We’re letting people with a history of tax delinquency bid on these auctions. There is nothing about this auction that makes any sense.

There’s no logic to any of this, and then the tax auction continues to dump more and more in.

The tax auction sells to some people who are contributing great value in buying and renovating houses, and it also sells to people who are just letting the houses decay, essentially holding them as a lottery ticket in the hopes that Mike Ilitch comes along and wants to put a development there so they can sell it for a lot of money.

We’re letting people with a history of tax delinquency bid on these auctions. There is nothing about this auction that makes any sense.

I think it will take a change in state law. I’ve talked to the Governor about it and I’ve talked to the Treasurer about it. Nobody disagrees, we just haven’t done anything about it, but we need to stop this auction process. We need to think about which parcels of land the city ought to be banking for long term (returning it to natural vegetation or whatever), which areas we’re trying to develop, and we need to certify the buyers in a more thoughtful way so that people who are legitimately fixing up houses are encouraged to buy. People who are already holding a bunch of abandoned houses and not paying any taxes are excluded. None of those things are being done.

This theme of every neighborhood has a future will have a very specific plan of statutory changes and the like, but the key to this city’s turnaround is control of our vacant property. Nobody has thought it through in a comprehensive way, but we’ll be talking about it in this campaign.

MS: Not all of the properties in the auction are abandoned, which is another untold consequence of the tax auction. Very often there’s a resultant social instability as a result of property owners losing their homes. On the front end, do you have plans to help homeowners that are either in pre-foreclosure or are struggling with tax delinquency in order to keep people in their homes?

Duggan: Yeah. What I did at the prosecutor’s office helped that enormously because we filed suit on every abandoned house on a block. It didn’t matter if your uncle died and left it to you and you can’t handle it, or if you were a bank that foreclosed. If a property is vacant it is as much a danger to the rest of the block no matter who owns it, so I filed suit against everybody including the banks.

When the banks realized that when they’re foreclosing on a house and they don’t have somebody to go into it, all that was happening was that the prosecutor was suing them and taking the house from them. They were more willing to work out arrangements for people to stay in the homes, so we need to go back to that. But my position is going to be, if you leave that house vacant we’re going to take it and sell it to a family that wants to be there whether you’re a bank or whether you’re an individual. I think it’ll have a positive effect.

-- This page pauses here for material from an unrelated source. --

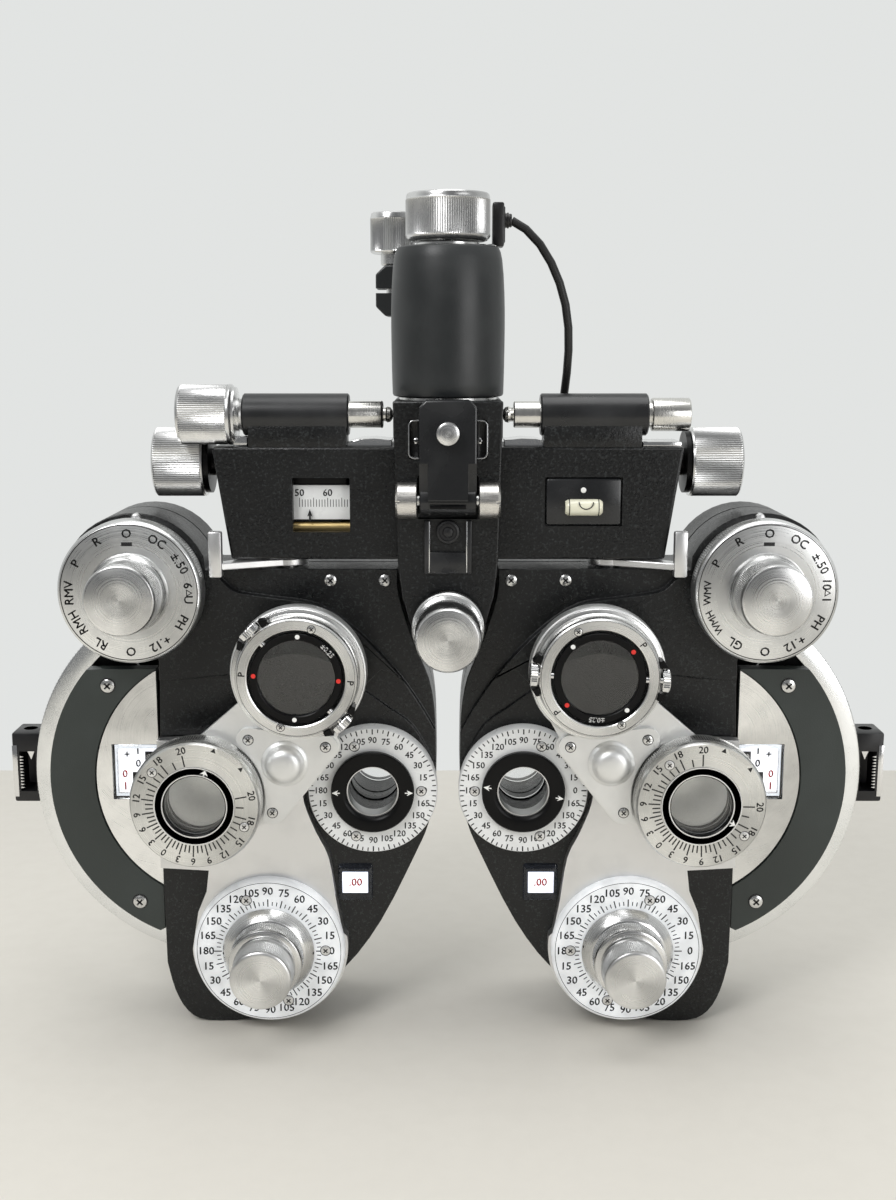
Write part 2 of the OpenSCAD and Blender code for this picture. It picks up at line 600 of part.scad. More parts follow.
module jcc_cell(flip) at(jcc) {
  difference() {
    turned_y(jcc_y + 1.5, [[0, 0], [jcc_cell_r - 0.3, 0], [jcc_cell_r, 0.3], [jcc_cell_r, 2.7],
      [jcc_cell_r - 0.3, 3], [0, 3]]);
    rod_y(13.2, -30, 0);
  }
  rotate([0, -flip, 0]) translate([0, jcc_y, 0]) for (s = [-1, 1]) {
    rod_x(1.2, s < 0 ? -21.4 : 14, s < 0 ? -14 : 21.4);
    translate([s * 22.4, 0, 0]) rod_x(3.1, -1.3, 1.3);
  }
  rod_y(13.3, jcc_y - 0.9, jcc_y + 0.9);
}
module left_jcc_cell() color("black") at_front() side(false) jcc_cell(jcc_flip[0]);
module right_jcc_cell() color("black") at_front() side(true) jcc_cell(jcc_flip[1]);

module prism_ring() at(prism) difference() {
  turned_y(-16.9, [[0, 0], [prism_r - 0.6, 0], [prism_r, 0.7], [prism_r, 8], [prism_r - 0.6, 9.6],
    [prism_r - 1, 10.2], [0, 10.2]]);
  rod_y(14 + run, -28, -16);
}
module left_prism_ring() color("silver") at_front() side(false) prism_ring();
module right_prism_ring() color("silver") at_front() side(true) prism_ring();

// Cornea gauge: sighting box on a bracket behind the weak sphere dial.
module cornea_gauge() difference() {
  union() {
    block([-164.4, 20, -190.2], [-153.4, 34, -163.2]);
    block([-154, 24, -185], [-104.9, 27.4, -168]);
  }
  block([-162, 19, -186], [-155, 30, -167.4]);
}
module left_cornea_gauge() color("black") at_front() side(false) cornea_gauge();
module right_cornea_gauge() color("black") at_front() side(true) cornea_gauge();

// ---- drawing --------------------------------------------------------------

clamp_block();
stem_sleeve();
clamp_knob();
rotation_knob();
stem_spindle();
cable_connector();
lamp_cable();
yoke_plate();
rod_holder();
rod_clamp_screw();
forehead_knob();
forehead_rest();
bar_housing();
guide_rod();
pd_scale();
spirit_level();
level_knob();
level_rod();
spring_plunger();
pd_screw();
left_carriage();
left_vergence_lever();
left_case_front();
left_case_back();
left_side_cover();
left_sphere_bezel();
left_cylinder_cover();
left_aux_dial();
left_strong_knob();
left_weak_dial();
left_axis_dial();
left_axis_ring();
left_axis_scale();
left_axis_knob();
left_power_knob();
left_turret_arm();
left_jcc_ring();
left_jcc_cell();
left_prism_ring();
left_cornea_gauge();
right_carriage();
right_vergence_lever();
right_case_front();
right_case_back();
right_side_cover();
right_sphere_bezel();
right_cylinder_cover();
right_aux_dial();
right_strong_knob();
right_weak_dial();
right_axis_dial();
right_axis_ring();
right_axis_scale();
right_axis_knob();
right_power_knob();
right_turret_arm();
right_jcc_ring();
right_jcc_cell();
right_prism_ring();
right_cornea_gauge();
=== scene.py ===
"""Looks of a manual phoropter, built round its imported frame.

Each sub-assembly is a class that reads its places from the frame, models its
pieces with Blender's own operators and dresses them in procedural finishes.
"""

import json
import logging
import math
from dataclasses import dataclass, field
from enum import Enum
from typing import ClassVar, Iterable, Sequence

import bpy
from mathutils import Matrix, Vector


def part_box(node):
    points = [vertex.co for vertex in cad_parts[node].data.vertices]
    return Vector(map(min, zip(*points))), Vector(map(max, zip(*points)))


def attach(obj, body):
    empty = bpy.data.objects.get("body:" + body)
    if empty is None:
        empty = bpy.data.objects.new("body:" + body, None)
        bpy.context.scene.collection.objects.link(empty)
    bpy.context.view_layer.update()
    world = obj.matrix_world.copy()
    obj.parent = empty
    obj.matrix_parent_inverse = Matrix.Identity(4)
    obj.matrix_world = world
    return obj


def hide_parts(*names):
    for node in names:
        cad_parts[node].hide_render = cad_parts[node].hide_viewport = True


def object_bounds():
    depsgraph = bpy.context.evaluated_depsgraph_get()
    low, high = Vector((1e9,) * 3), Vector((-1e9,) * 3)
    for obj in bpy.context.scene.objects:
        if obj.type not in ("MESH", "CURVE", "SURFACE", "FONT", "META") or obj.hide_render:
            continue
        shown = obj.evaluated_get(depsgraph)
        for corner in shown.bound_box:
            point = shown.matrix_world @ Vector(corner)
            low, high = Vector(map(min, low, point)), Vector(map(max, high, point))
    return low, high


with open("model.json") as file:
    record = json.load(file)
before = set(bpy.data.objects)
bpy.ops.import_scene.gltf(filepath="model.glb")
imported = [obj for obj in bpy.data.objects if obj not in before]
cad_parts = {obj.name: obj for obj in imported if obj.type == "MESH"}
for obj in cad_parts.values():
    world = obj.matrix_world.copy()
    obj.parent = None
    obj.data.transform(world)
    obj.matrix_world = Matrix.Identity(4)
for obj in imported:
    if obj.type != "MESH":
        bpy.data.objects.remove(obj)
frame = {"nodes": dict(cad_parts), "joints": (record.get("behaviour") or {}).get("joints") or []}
CAD_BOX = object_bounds()
LOG = logging.getLogger("phoropter")
MM = 0.001
ORIGIN = Vector((0, 0, 0))
Point = tuple[float, float]
Colour = tuple[float, float, float]


# ---------------------------------------------------------------- shader maths

class Signal:
    """One output socket; arithmetic on it adds Math nodes."""

    def __init__(self, graph: "Graph", socket: bpy.types.NodeSocket) -> None:
        """Wraps a socket of a graph."""
        self.graph = graph
        self.socket = socket

    def _join(self, operation: str, first: "Signal | float", second: "Signal | float" = 0.0) -> "Signal":
        """Adds one Math node."""
        return self.graph.node("ShaderNodeMath", {"operation": operation}, {0: first, 1: second})

    def __add__(self, other: "Signal | float") -> "Signal":
        """Sum."""
        return self._join("ADD", self, other)

    __radd__ = __add__

    def __sub__(self, other: "Signal | float") -> "Signal":
        """Difference."""
        return self._join("SUBTRACT", self, other)

    def __rsub__(self, other: float) -> "Signal":
        """Difference from a number."""
        return self._join("SUBTRACT", other, self)

    def __mul__(self, other: "Signal | float") -> "Signal":
        """Product."""
        return self._join("MULTIPLY", self, other)

    __rmul__ = __mul__

    def __truediv__(self, other: "Signal | float") -> "Signal":
        """Quotient."""
        return self._join("DIVIDE", self, other)

    def sine(self) -> "Signal":
        """Sine of the value in radians."""
        return self._join("SINE", self)

    def span(self, low: float, high: float, to_low: float = 0.0, to_high: float = 1.0) -> "Signal":
        """Maps a range of values to another, clamped.

        Args:
            low: value that becomes to_low.
            high: value that becomes to_high.
            to_low: result at low.
            to_high: result at high.

        Returns:
            The mapped signal.
        """
        return self.graph.node("ShaderNodeMapRange", {"clamp": True}, {"Value": self, "From Min": low,
            "From Max": high, "To Min": to_low, "To Max": to_high})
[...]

MS: Scrapping is of course a huge barrier to renovation work of any kind in this city. There was a bill introduced into state legislature last year that would impart regulations on scrap yards to help curb scrapping. Is that something you would be in support of?

Duggan: We had the solution when I was in the prosecutor’s office. […] It is a crime in this state to purchase stolen property. We should actually be responding to citizen calls when they call to [report] a house is being stripped, which the police don’t today [do] very frequently. What I was doing was seizing the scrap yards and prosecuting the scrap yards that were buying the scrap. If there’s not a place for people to sell, they won’t be pulling up in a truck and stripping the aluminum siding off the house.

All we need to do is be very vigorous about prosecuting the people buying the scrap, and seizing the scrap yards where the people are. When we do that we’ll dry up the market. So we can do all the other things, but we need to take the profit incentive out of it. That’s the cleaner way to do it. We need to get back to that.